Tracking Web Site Visitors

by Greg Jorgensen, principal consultant, PDXperts LLC
for
Computer Bits magazine, December 2002 issue


If you have a website you probably want to know how many people visit your site, what pages they look at, and how long they browse. If your site offers searching, you may want to see what your visitors search for, and how often their searches succeed (or fail). If you sell on the web you certainly want to know how many visitors started to buy something but didn't finish the purchase process, and how far they got before giving up.

Web Server Logs And Log Analyzers
You can learn a lot about your site's visitors from the web server logs. Web servers such as Apache and Microsoft's IIS log every request sent to the server. Requests include the client's IP address, date and time of the request, the request string (URL), and server status code. Often the request includes the client's browser type & version (called the user agent) and their operating system name & version. Web servers can usually log the referring URL, which tells you how someone got to your site (i.e. from a search engine).

Log analyzers process the raw web server log files into summaries and statistics for a person to read. Even simple log analyzers gather a lot of good information from log files: number of visitors, average time spent on the site, most- and least-popular pages, entry pages, browser type and version totals, which search engines or other sites send people to your site, errors visitors encountered, and even hacking attempts. Most log analyzers present results as tables of numbers and graphs; some produce fancy 3-D graphics and Adobe Acrobat files. At the end of this article you'll find a list of free and commercial log analyzers.

If you host your web site at an ISP they may offer some log analysis tools. Your ISP should give you some way to download your "raw" log files so you can use your own analyzer. If you run your own web server you'll probably find web server logging turned on by default. Both Apache and IIS allow you to configure the log file format and where the log files go. Log files usually rotate periodically: the current log file gets renamed or archived and the web server continues logging into an empty file. Your ISP or system administrator can tell you how often the log files rotate and how long they retain the rotated files. Log analyzers can accept multiple log files as input, so you can process your log files using a date range, then save the results daily or weekly; you don't have to keep the raw log files forever.

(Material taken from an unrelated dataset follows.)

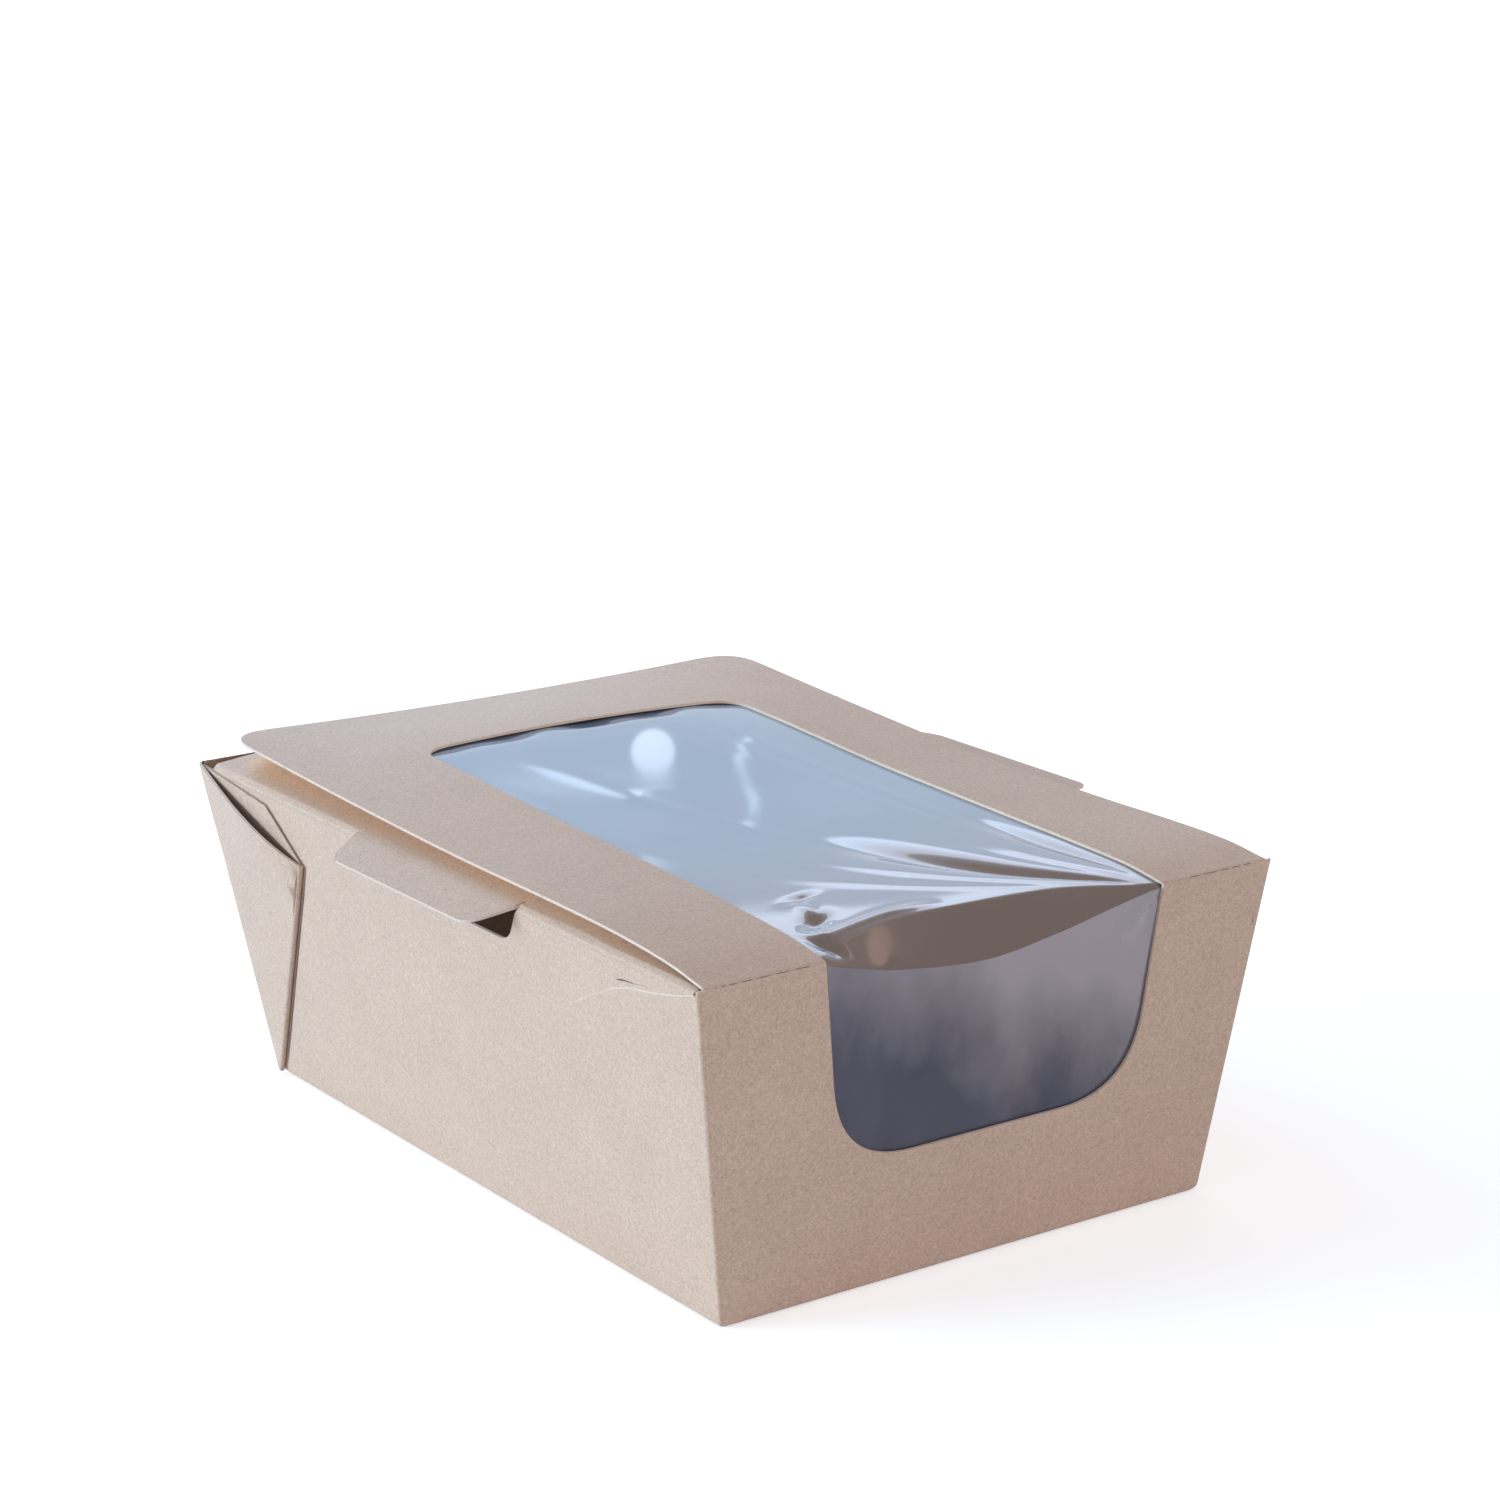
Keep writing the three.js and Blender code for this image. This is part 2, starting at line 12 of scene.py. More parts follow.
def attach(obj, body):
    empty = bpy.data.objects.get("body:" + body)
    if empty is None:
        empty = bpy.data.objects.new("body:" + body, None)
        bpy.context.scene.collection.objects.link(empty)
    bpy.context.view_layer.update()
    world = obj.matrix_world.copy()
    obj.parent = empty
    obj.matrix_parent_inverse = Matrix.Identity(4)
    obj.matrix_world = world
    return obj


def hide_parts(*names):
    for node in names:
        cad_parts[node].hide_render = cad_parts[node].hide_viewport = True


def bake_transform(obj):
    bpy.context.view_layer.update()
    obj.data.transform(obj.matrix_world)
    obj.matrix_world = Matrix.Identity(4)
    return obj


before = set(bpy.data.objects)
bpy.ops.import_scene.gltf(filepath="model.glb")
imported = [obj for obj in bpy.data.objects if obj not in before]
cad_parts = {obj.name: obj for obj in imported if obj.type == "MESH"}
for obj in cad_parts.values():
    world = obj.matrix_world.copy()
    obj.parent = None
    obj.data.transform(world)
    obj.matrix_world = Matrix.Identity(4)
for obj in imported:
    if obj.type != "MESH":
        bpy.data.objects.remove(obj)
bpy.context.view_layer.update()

# A folded kraft paperboard food box. Metres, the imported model's frame: +Z is up, the
# window end faces -Y. The driving sizes repeat the ones the solids were made with.

# Walls
BASE_WIDTH = 0.100
BASE_LENGTH = 0.149
WALL_HEIGHT = 0.0607
SIDE_FLARE = 0.0085
FRONT_FLARE = 0.0078
REAR_FLARE = 0.0102
BOARD = 0.0005
FOLD_RADIUS = 0.001

# Windows and film
LID_SIDE_MARGIN = 0.0226
LID_REAR_MARGIN = 0.0325
LID_WINDOW_RADIUS = 0.0065
SILL_HEIGHT = 0.0235
LEFT_TAPER = 0.0056
RIGHT_TAPER = 0.0026
FRONT_WINDOW_RADIUS = 0.015
FILM = 0.00012
FILM_OVERLAP = 0.005

# Lid: how far its edges lift above the hinge fold at set distances from it
LID_SIDE_SETBACK = 0.0015
LID_REAR_SETBACK = 0.0075
LID_CORNER_RADIUS = 0.009
LEFT_EDGE_LIFT = [(0, 0), (0.010, 0.0017), (0.025, 0.0028), (0.043, 0.0032), (0.078, 0.0035),
                  (0.118, 0.0047), (0.159, 0.0065)]
RIGHT_EDGE_LIFT = [(0, 0), (0.010, 0.0011), (0.025, 0.0013), (0.043, 0.0011), (0.078, 0.0013),
                   (0.118, 0.0031), (0.159, 0.0055)]
CROWN = [(0, 0), (0.022, 0.0003), (0.043, 0.0013), (0.073, 0.0025), (0.123, 0.0031),
         (0.159, -0.001)]

# Flaps and tabs
FLAP_WIDTH = 0.018
FLAP_RISE = math.radians(10)
FLAP_FRONT_RISE = 0.1
FLAP_FRONT_SETBACK = 0.0015
FLAP_REAR_SETBACK = 0.004
FLAP_FRONT_SLANT = 0.017
FLAP_REAR_SLANT = 0.004
LID_REST_GAP = 0.0003
TAB_LENGTH = 0.0073
TAB_WIDTH = 0.054
TAB_CENTRE_Y = -0.003
TAB_TAPER = 0.004
TAB_RADIUS = 0.003
LEFT_TAB_DROOP = math.radians(18)
RIGHT_TAB_DROOP = math.radians(10)
CUT_GAP = 0.00015

# Corner webs
REAR_WEB_REACH = 0.036
REAR_WEB_DROP = 0.012
INNER_LAYER_KINK = 0.025
INNER_LAYER_DROP = 0.003
FRONT_WEB_REACH = 0.040
FRONT_WEB_DROP = 0.013

# The photograph's camera, solved from the box's corners. PHOTO is its side in pixels
PHOTO = 1500
FOCAL_PIXELS = 3698.367
CAMERA_AZIMUTH = math.radians(-34.380)
CAMERA_ELEVATION = math.radians(15.103)
CAMERA_ROLL = math.radians(-0.767)
CAMERA_PLACE = Vector((-0.352024, -0.527508, 0.242232))
SENSOR = 36.0

LEFT, RIGHT = -1, 1
SIDE_NAME = {LEFT: "left", RIGHT: "right"}

# Places worked out from the sizes
base_shift_y = (FRONT_FLARE - REAR_FLARE) / 2
top_half_width = BASE_WIDTH / 2 + SIDE_FLARE
lean = math.atan2(SIDE_FLARE, WALL_HEIGHT)


def wall_x(z):
    return BASE_WIDTH / 2 + SIDE_FLARE * z / WALL_HEIGHT


def front_y(z):
    return base_shift_y - BASE_LENGTH / 2 - FRONT_FLARE * z / WALL_HEIGHT


def rear_y(z):
    return base_shift_y + BASE_LENGTH / 2 + REAR_FLARE * z / WALL_HEIGHT


hinge_y = front_y(WALL_HEIGHT)
rear_top_y = rear_y(WALL_HEIGHT)
lid_half_width = top_half_width - LID_SIDE_SETBACK
lid_rear_y = rear_top_y - LID_REAR_SETBACK
window_half_width = lid_half_width - LID_SIDE_MARGIN
window_rear_y = lid_rear_y - LID_REAR_MARGIN
flap_front_y = hinge_y + FLAP_FRONT_SETBACK
flap_rear_y = rear_top_y - FLAP_REAR_SETBACK


def smooth(low, high, value):
    t = min(max((value - low) / (high - low), 0), 1)
    return t * t * (3 - 2 * t)


def along(stations, distance):
    """A smooth line through (distance, value) stations, straight beyond the last."""
    last = len(stations) - 1

    def slope(i):
        a, b = stations[max(i - 1, 0)], stations[min(i + 1, last)]
        return (b[1] - a[1]) / (b[0] - a[0])

    if distance >= stations[last][0]:
        return stations[last][1] + slope(last) * (distance - stations[last][0])
    i = max(next(k for k, s in enumerate(stations) if s[0] > distance) - 1, 0)
    span = stations[i + 1][0] - stations[i][0]
    t = (distance - stations[i][0]) / span
    rise = stations[i + 1][1] - stations[i][1]
    start, end = slope(i) * span, slope(i + 1) * span
    return (stations[i][1] + rise * t * t * (3 - 2 * t)
            + start * t * (1 - t) ** 2 - end * t * t * (1 - t))


def lid_top(x, y):
    distance = max(y - hinge_y, 0)
    share = (x / lid_half_width + 1) / 2
    edges = along(LEFT_EDGE_LIFT, distance) * (1 - share) + along(RIGHT_EDGE_LIFT, distance) * share
    return WALL_HEIGHT + edges + along(CROWN, distance) * (1 - (x / lid_half_width) ** 2)


# Meshes from outlines. Points nearer together than these are left out: along an outline,
# from the outline to the grid, and where patches meet
LEAST_STEP = 0.00012
LEAST_MARGIN = 0.00015
WELD = 2e-6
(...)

You can easily read too much into log file analysis reports, especially if the graphs look pretty and the numbers seem impressive. Before dashing off copies for a board meeting, check that your analysis makes sense. Did you exclude your own IP addresses? You probably don't want to include yourself or your employees as visitors. Did you use the right date range? Did you exclude extreme values from the averages? A visitor who went to a meeting in the middle of surfing your site will skew the average time spent. Did you account for robots and spiders (the automatic programs that index your site for search engines)? Most log analyzers can identify robots, though rogue robots harvesting email addresses or MP3 files don't play nice. If any of the statistics look wrong do some checking; mistakes in the log analyzer settings can introduce artifacts in your reports.

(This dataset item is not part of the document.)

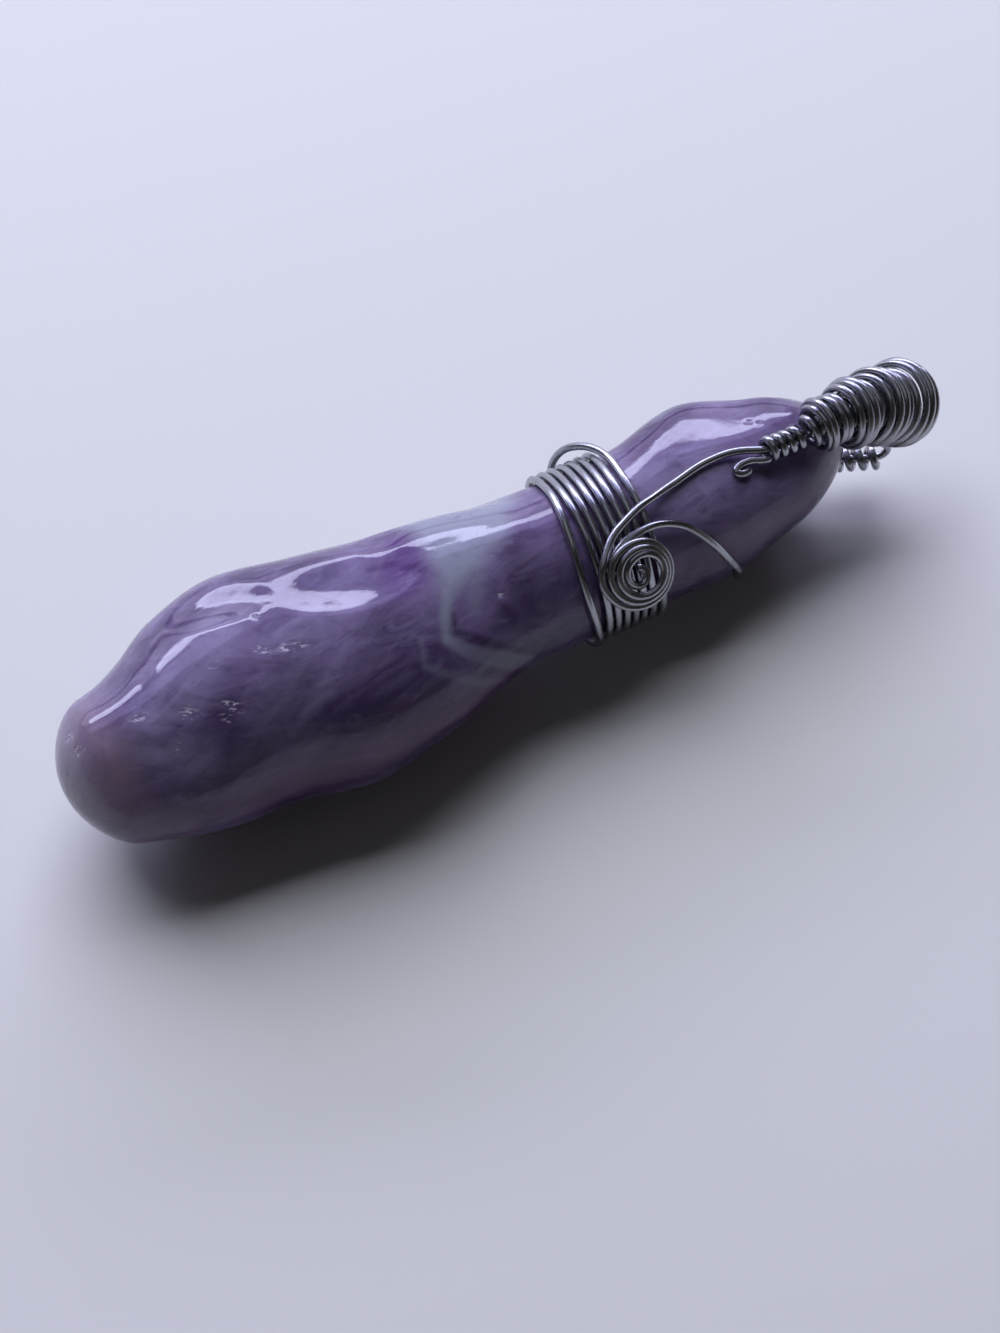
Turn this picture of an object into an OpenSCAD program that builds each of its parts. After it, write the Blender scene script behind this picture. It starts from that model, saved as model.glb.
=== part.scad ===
// Amethyst pendant: a polished, twisted stone wand, bound at its waist and hung in steel wire.
// Millimetres. It lies on the plane z = 0, along X, with its loops at +X.
// Points are first worked out in the stone's own frame: station along X from the blunt tip,
// y across, z above the plane. Each module then centres them on the origin.

/* [Stone] */
// Length of the stone, tip to tip
stone_length = 87.4; // [86.8:0.2:88]
// Width of the stone at its fat end
stone_width = 24; // [23.4:0.2:24.4]
// Number of soft ridges that wind along the stone
ridges = 4; // [3:1:5]
// Height of the ridges, as a share of the radius
ridge_rise = 0.02; // [0:0.005:0.025]
// Turn of the ridges, in degrees for each millimetre along the stone
ridge_turn = 2; // [0:0.1:3]

/* [Wire] */
// Diameter of the wire, the same all over
wire_d = 0.8; // [0.7:0.02:0.8]
// Gap between a wire and what it lies on
gap = 0.12; // [0.1:0.01:0.15]
// Pitch of the spiral's turns
spiral_pitch = 0.95; // [0.93:0.01:0.97]
// Number of turns in the small coil on the front
front_turns = 4.5; // [3.5:0.25:4.75]
// Number of turns in the small coil at the back
back_turns = 3.5; // [3:0.25:4]
// Radius of the last loop that the pendant hangs by, to the middle of the wire
last_loop_r = 3.85; // [3.75:0.05:3.95]

/* [Hidden] */
// Columns of SECTIONS
STATION = 0;
HALF_WIDTH = 1;
HALF_HEIGHT = 2;
MID_Y = 3;
MID_Z = 4;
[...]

Setting up a log analyzer and correctly configuring it requires some study and experimentation. Some analyzers offer a boggling number of options. If your ISP or system administrator can't help consult someone who can; you shouldn't make decisions about your web site if you don't trust your log analysis.

Click Paths
As visitors go through your site, clicking links and buttons, they create trails of page views called click paths. Studying click paths can tell you what parts of your site visitors look at, and what parts they don't. Click paths can alert you to confusing navigation and dead ends. If your site sells products or asks for registration you can see if visitors bail out during the purchase or registration process (called abandoned carts in e-commerce jargon).

Log analyzers show high-level click path statistics: how many people hit your login page versus how many got to the next page. The more sophisticated log analyzers can show the most-travelled click paths and even let your drill down to study individual click paths.

Limits Of Log Analysis
The log file limits what a log analyzer can tell you. For example, you can see that lots of visitors use your search page, but you don't know what they searched for, or how many searches found something. You can see that customers abandon their cart during the checkout process, but you don't know what they had in their cart, or how much those abandoned carts represent in lost sales. The log file doesn't include the data you need.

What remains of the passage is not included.